Stainless steel manufacturing consumes approximately 70% of global chromium production through ferrochromium additions that create alloys with exceptional corrosion resistance and mechanical properties. Austenitic stainless steels typically contain 16-26% chromium combined with 8-35% nickel, while ferritic grades utilize 10.5-27% chromium without significant nickel content. The chromium-rich surface oxide layer forms spontaneously in oxidizing environments, creating a self-healing protective barrier that maintains integrity through mechanical damage and chemical exposure. Hard chrome electroplating applies thick chromium deposits of 25-500 μm for wear-resistant applications including hydraulic cylinders, machine tools, and engine components. Decorative chrome plating utilizes thinner deposits of 0.25-0.50 μm over copper or nickel substrates, providing lustrous finishes with exceptional durability and tarnish resistance. Advanced optical applications exploit chromium's wavelength-selective reflectance properties in interference coatings and laser mirrors where precise thickness control enables specific spectral characteristics. Chromium dioxide magnetic media demonstrates superior coercivity and remanence compared to conventional iron oxide formulations, though market applications have declined with digital storage advancement. Catalytic applications increasingly utilize chromium's multiple oxidation states in selective oxidation processes, polymerization catalysis, and environmental remediation technologies where controlled redox chemistry provides unique reaction pathways.
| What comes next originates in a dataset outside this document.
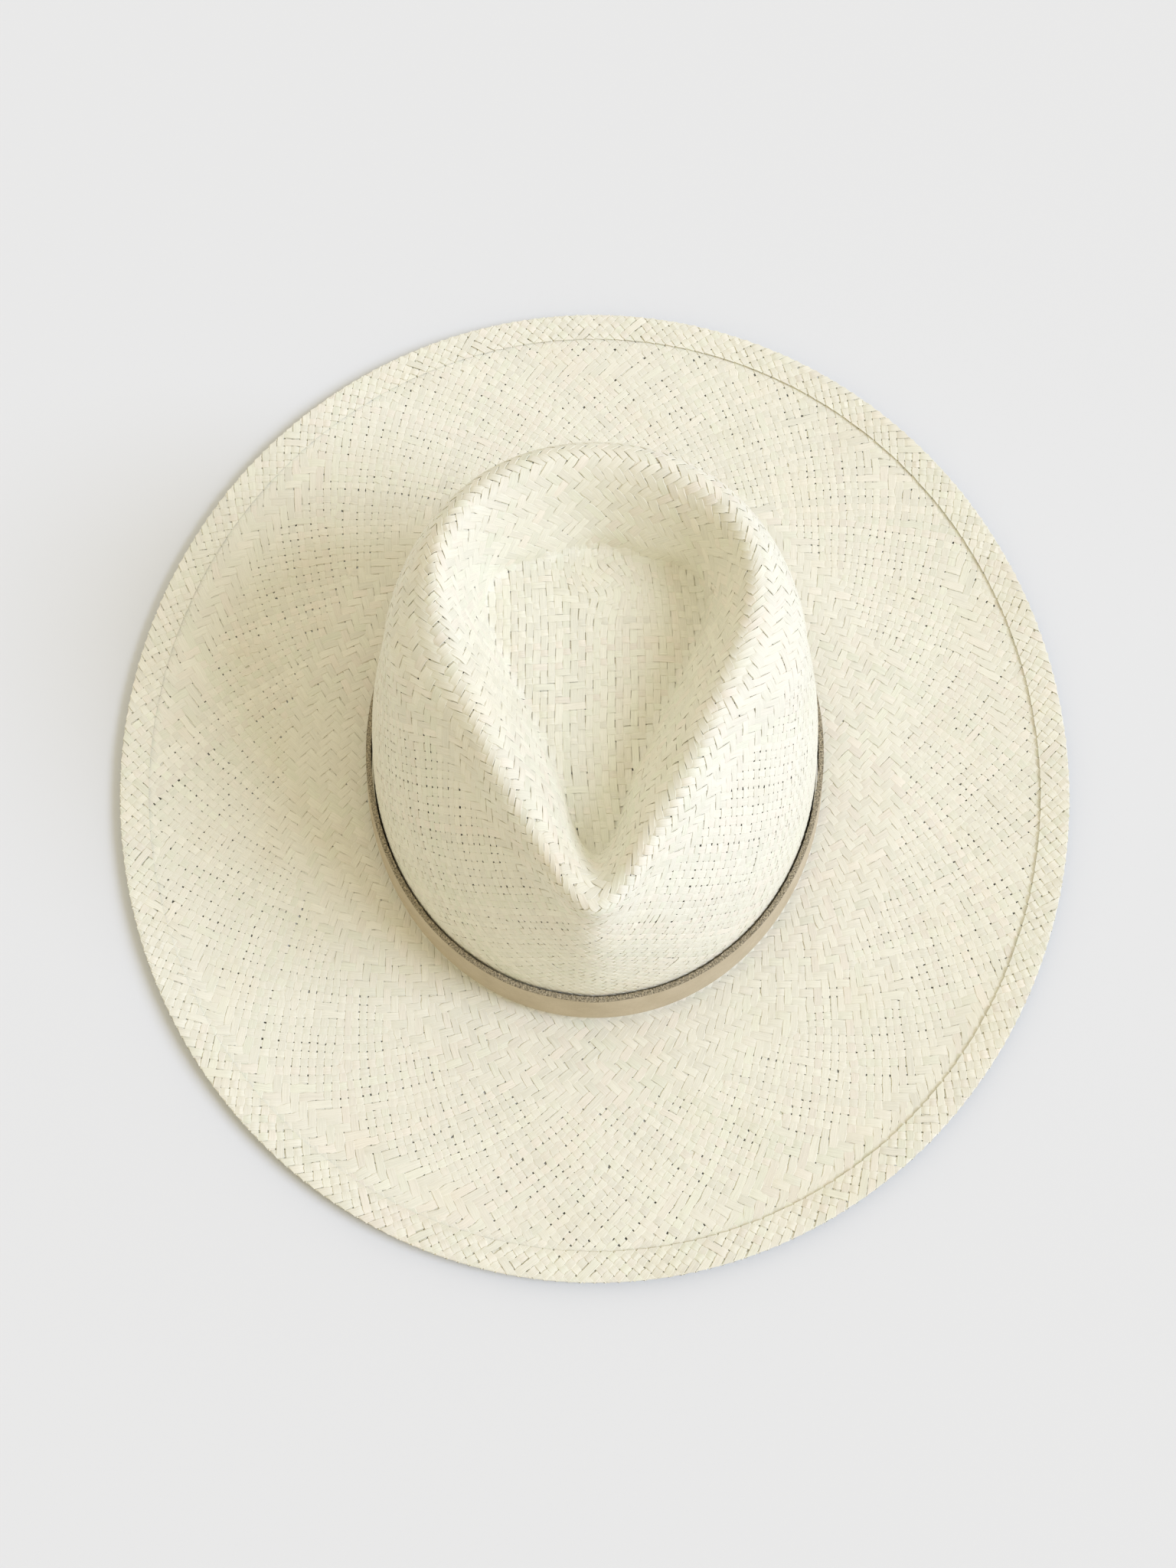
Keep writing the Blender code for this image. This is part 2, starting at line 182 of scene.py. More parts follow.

Historical Development and Discovery

Chromium's scientific recognition evolved through careful mineralogical investigations spanning several decades in the late 18th century. Johann Gottlob Lehmann first described unusual red crystalline specimens from Siberian locations in 1761, noting their distinctive lead-like density and unusual coloration that distinguished them from known minerals. These samples, later identified as crocoite (PbCrO₄), contained the first documented occurrence of chromium compounds in scientific literature. Systematic chemical analysis began with Martin Heinrich Klaproth's investigations in the 1790s, though Klaproth initially misidentified the new constituent as a lead compound variant. Louis Nicolas Vauquelin's definitive work in 1797 established the presence of a previously unknown metallic element through systematic decomposition of crocoite samples using various chemical reagents. Vauquelin's isolation of metallic chromium via reduction of chromium trioxide with charcoal demonstrated the element's distinct identity and properties. The naming convention "chromium" acknowledged the remarkable color diversity exhibited by chromium compounds across different oxidation states and chemical environments. Early industrial applications developed rapidly following discovery of chromite deposits in Maryland (1827) and subsequent recognition of chromium's utility in steel production. Electroplating applications emerged in the 1920s as understanding of chromium's surface properties advanced, leading to widespread adoption in decorative and functional coating applications that continue expanding in modern technological contexts.

Conclusion

Chromium maintains a unique position among transition metals through its exceptional combination of mechanical, chemical, and optical properties that derive from its distinctive d⁵ electronic configuration. The element's violation of the Aufbau principle creates stability relationships that enable multiple accessible oxidation states and extraordinary corrosion resistance through self-passivation mechanisms. Industrial significance centers on stainless steel production and protective coating applications that exploit chromium's fundamental resistance to environmental degradation. Emerging technologies increasingly recognize chromium's potential in advanced materials applications including high-temperature alloys, precision optical systems, and specialized catalytic processes. Future research directions encompass sustainable extraction methodologies, novel alloy compositions for extreme environments, and chromium-based nanomaterials that utilize the element's unique magnetic and optical characteristics. The continued expansion of chromium applications reflects growing appreciation for its irreplaceable role in technologies requiring exceptional durability, corrosion resistance, and optical performance.